Friday, August 10, 2012

The Robust Pursuit of Happiness

Welcome L. as guest blogger speaking Inside the Uni Outside the Classroom.

There are days I fear for my profit driven generation.

Since the blossoming of American prosperity in the 1960s children have been fed the idea that they have a right to a quality of life that supersedes their parents.

 For a time this was correct. Where my grandparents were allowed the luxury of a dishwasher, microwave, and answering machine my parents have established a household with a flat screen television, DVR, laptop computer, cell phones and a number of amenities that extend beyond the necessities of life but rate as staples of the American household.

When I consider my future family home it looks very similar to that of my parent's. This can be a tough pill for some college graduates to swallow.

This is not solely our fault: many were brought up on the adage that a college degree would allow one to skip the “burger-flipping” stage of employment.
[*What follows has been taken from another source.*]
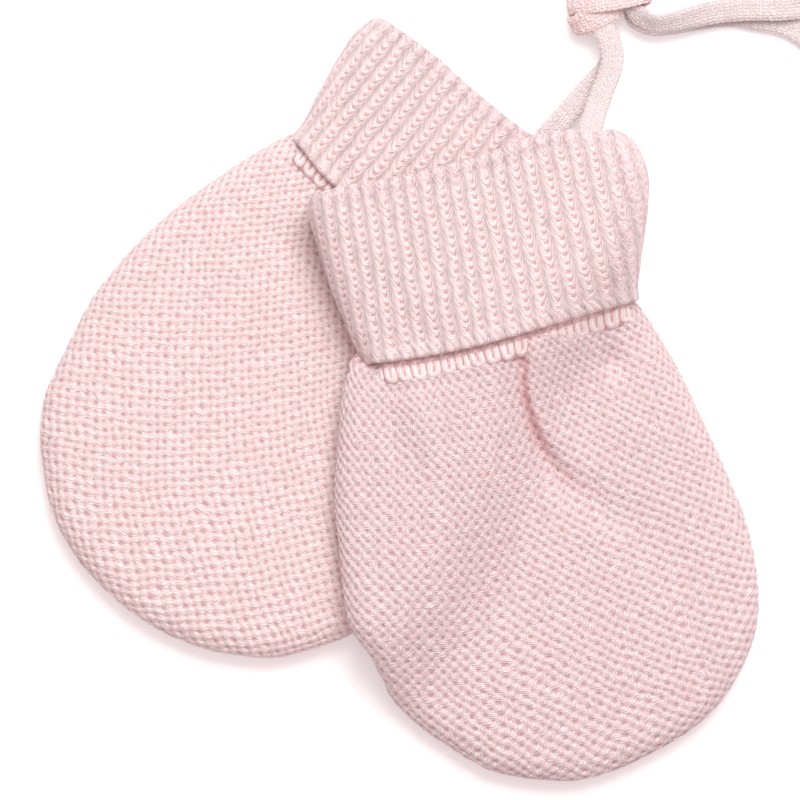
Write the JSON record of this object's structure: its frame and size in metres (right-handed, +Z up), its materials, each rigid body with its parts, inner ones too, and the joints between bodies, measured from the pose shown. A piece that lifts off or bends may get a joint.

Unfortunately, we are then chastised for not wanting to take the burger-flipping opportunity.

The solution, and reality, is we cannot continue with this business as usual. While a Philosophy degree may make for an interesting four years of study it does not provide an edge in a highly competitive job market where the need to drive the profit margin pushes for downsizing and outsourcing.

Having a college degree does not guarantee a “good” job or a better life. We need to accept that business driven initiatives do not protect our job market nor encourage companies to hire Americans.

This blunt reality hits at graduation. Times are hard, and will likely get harder.  Our economy is in a slump that cannot be remedied by either government party.  Government debt has little to do with how our economy runs but government expenditure does, which causes the job market to suffer.

Still, I fear for my classmates who dream of McMansions earned with their Business degree. We, as a nation, must make a paradigm shift and realize a more robust economy similar to Germany, who is an island of stability in the European Union. 
This robustness requires a brutal sense of self-honesty. We are not unique in the world, we are not God’s chosen people. If you are one in a million there are 1,354 copies of you in China plus an additional 1,214 in India.

A good life is not guaranteed. John Locke believed every human had a right to "life, liberty and property."  Jefferson saw the right to property as a delusion and changed the words in the Declaration of Independence to read "life, liberty and the pursuit of happiness." 
Shifting away from this entitlement thinking will change the way we deal, psychologically, with our economic prospects. If we accept that hardship is part of the cards we are dealt, at this time; realizing there is no right to a better path, will provide perspective.

As well, this might lead us to be thankful for the roof over our heads, the food in our bellies and the knowledge we live in a country where clean water is readily available.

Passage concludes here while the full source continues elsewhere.